- _WHAT IS NEEDED_:
Reproduce only the lines from the one containing "for corner in" through the one containing "round((cad_high.x - cad_low.x)", exactly as written and with both ends included.

- _INFORMATION PROVIDED_:
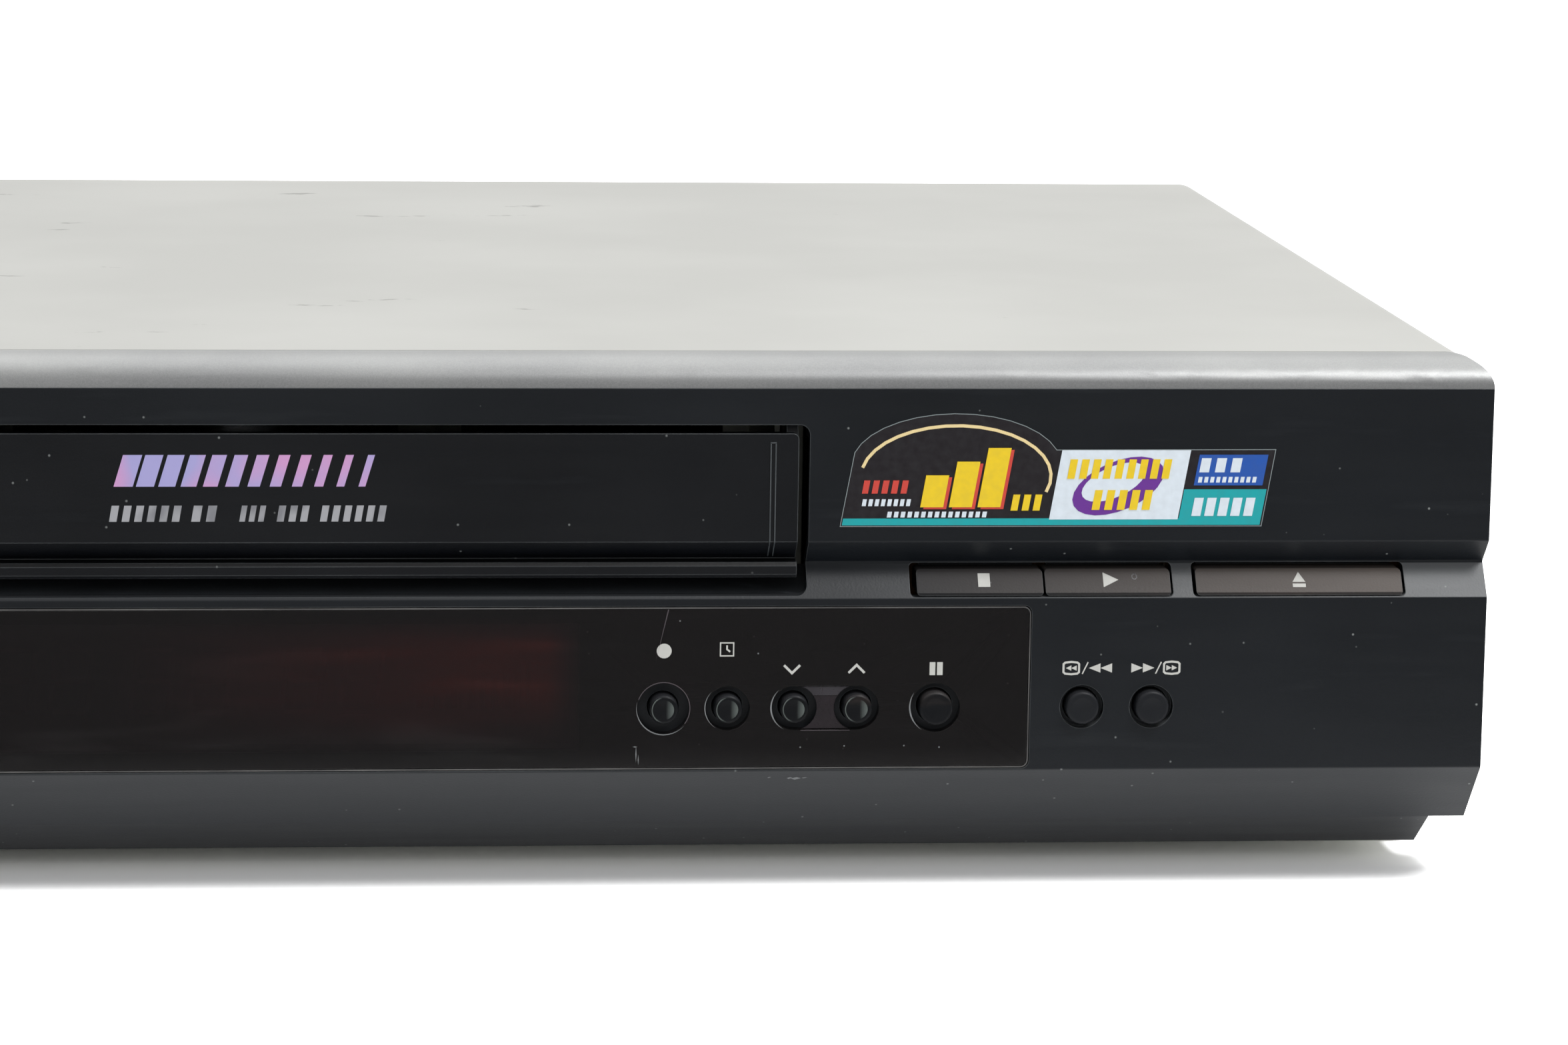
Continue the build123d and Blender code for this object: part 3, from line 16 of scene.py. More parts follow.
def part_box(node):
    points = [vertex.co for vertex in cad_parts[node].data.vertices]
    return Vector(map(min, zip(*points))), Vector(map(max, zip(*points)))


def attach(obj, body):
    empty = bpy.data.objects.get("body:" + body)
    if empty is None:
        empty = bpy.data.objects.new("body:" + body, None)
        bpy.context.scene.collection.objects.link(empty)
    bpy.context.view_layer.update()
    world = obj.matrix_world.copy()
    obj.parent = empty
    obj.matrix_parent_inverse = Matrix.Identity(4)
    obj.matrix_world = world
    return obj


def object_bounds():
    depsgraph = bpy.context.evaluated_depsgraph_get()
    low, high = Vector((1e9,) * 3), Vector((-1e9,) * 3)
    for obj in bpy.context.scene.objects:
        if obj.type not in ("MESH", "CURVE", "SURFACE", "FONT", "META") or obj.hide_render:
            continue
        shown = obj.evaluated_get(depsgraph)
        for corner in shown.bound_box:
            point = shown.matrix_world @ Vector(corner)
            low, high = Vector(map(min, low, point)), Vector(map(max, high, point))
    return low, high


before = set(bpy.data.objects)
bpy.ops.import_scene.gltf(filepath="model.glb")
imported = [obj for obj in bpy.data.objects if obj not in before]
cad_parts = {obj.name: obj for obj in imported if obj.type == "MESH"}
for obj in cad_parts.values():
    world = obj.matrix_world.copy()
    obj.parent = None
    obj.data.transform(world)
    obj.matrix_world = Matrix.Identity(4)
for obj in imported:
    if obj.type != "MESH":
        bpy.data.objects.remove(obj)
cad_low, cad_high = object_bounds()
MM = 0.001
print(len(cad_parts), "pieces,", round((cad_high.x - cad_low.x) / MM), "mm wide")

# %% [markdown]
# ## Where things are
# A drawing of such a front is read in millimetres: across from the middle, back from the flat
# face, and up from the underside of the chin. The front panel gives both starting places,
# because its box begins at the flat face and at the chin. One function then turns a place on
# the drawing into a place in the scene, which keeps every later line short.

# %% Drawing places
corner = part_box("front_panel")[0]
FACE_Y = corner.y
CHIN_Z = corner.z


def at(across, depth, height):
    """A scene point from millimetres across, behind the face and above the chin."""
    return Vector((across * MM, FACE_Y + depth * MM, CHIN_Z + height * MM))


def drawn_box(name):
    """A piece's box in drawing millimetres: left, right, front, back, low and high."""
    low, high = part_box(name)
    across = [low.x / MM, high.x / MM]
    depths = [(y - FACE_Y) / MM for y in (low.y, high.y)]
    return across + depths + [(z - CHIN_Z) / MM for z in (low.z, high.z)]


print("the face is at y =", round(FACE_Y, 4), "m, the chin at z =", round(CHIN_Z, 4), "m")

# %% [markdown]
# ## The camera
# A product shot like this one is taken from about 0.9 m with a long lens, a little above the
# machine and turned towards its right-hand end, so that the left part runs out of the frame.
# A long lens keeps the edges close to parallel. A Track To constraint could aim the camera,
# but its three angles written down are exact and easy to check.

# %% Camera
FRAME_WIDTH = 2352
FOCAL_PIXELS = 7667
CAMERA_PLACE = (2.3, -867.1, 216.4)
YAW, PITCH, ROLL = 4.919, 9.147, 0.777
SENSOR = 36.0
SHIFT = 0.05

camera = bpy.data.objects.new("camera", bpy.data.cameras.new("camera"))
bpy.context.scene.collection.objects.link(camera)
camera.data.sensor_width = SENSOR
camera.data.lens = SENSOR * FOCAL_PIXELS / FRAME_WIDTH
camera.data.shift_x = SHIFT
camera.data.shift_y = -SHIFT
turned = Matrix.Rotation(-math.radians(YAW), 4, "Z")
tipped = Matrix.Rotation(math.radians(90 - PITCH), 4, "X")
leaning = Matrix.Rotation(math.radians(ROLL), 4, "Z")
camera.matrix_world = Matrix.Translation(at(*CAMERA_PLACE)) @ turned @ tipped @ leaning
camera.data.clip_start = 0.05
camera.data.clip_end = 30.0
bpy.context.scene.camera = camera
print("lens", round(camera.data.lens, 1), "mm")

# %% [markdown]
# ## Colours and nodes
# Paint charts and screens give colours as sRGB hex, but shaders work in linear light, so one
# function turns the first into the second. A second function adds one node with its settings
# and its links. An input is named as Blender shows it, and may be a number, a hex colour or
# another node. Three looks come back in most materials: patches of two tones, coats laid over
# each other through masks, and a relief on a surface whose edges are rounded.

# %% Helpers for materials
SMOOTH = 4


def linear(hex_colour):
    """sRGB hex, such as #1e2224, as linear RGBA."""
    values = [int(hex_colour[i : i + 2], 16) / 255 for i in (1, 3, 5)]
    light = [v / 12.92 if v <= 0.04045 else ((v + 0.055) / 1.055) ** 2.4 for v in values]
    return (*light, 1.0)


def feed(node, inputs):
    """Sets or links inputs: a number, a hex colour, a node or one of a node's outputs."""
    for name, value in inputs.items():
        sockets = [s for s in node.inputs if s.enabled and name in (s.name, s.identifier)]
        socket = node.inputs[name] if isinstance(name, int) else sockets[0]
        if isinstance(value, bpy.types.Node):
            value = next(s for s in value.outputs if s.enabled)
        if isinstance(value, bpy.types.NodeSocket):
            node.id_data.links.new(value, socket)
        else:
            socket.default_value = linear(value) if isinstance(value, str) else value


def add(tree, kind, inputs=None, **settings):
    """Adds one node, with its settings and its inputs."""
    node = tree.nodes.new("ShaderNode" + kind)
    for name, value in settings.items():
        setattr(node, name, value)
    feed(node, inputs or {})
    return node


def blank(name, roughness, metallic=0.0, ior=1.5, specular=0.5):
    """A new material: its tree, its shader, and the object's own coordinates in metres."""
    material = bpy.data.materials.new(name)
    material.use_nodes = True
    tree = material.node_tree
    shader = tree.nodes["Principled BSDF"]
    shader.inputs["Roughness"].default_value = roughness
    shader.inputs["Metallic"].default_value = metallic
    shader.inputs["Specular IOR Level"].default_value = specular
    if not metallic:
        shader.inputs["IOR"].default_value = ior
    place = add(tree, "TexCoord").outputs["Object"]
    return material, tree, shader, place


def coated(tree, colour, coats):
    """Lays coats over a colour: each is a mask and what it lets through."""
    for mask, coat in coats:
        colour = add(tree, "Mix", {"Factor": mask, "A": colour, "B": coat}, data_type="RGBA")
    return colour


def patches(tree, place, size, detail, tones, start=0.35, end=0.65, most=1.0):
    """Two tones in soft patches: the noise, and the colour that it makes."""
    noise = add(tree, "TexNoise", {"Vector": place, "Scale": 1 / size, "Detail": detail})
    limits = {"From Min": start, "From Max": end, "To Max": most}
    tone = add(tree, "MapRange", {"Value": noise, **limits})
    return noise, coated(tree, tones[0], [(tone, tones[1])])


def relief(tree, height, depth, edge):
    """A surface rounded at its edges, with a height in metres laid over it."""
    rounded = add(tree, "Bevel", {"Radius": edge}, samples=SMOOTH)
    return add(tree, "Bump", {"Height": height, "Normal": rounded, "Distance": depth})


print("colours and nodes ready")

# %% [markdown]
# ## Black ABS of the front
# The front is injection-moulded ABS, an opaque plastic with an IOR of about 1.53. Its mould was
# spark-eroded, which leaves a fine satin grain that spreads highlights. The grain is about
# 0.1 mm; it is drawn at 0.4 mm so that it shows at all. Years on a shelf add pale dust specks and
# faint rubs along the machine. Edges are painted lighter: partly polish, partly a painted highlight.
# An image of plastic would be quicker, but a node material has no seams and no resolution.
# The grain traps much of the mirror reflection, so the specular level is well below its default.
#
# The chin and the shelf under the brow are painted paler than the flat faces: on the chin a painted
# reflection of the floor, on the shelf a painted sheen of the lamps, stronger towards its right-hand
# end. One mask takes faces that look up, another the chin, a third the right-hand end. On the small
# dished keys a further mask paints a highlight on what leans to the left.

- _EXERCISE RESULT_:
        for corner in shown.bound_box:
            point = shown.matrix_world @ Vector(corner)
            low, high = Vector(map(min, low, point)), Vector(map(max, high, point))
    return low, high


before = set(bpy.data.objects)
bpy.ops.import_scene.gltf(filepath="model.glb")
imported = [obj for obj in bpy.data.objects if obj not in before]
cad_parts = {obj.name: obj for obj in imported if obj.type == "MESH"}
for obj in cad_parts.values():
    world = obj.matrix_world.copy()
    obj.parent = None
    obj.data.transform(world)
    obj.matrix_world = Matrix.Identity(4)
for obj in imported:
    if obj.type != "MESH":
        bpy.data.objects.remove(obj)
cad_low, cad_high = object_bounds()
MM = 0.001
print(len(cad_parts), "pieces,", round((cad_high.x - cad_low.x) / MM), "mm wide")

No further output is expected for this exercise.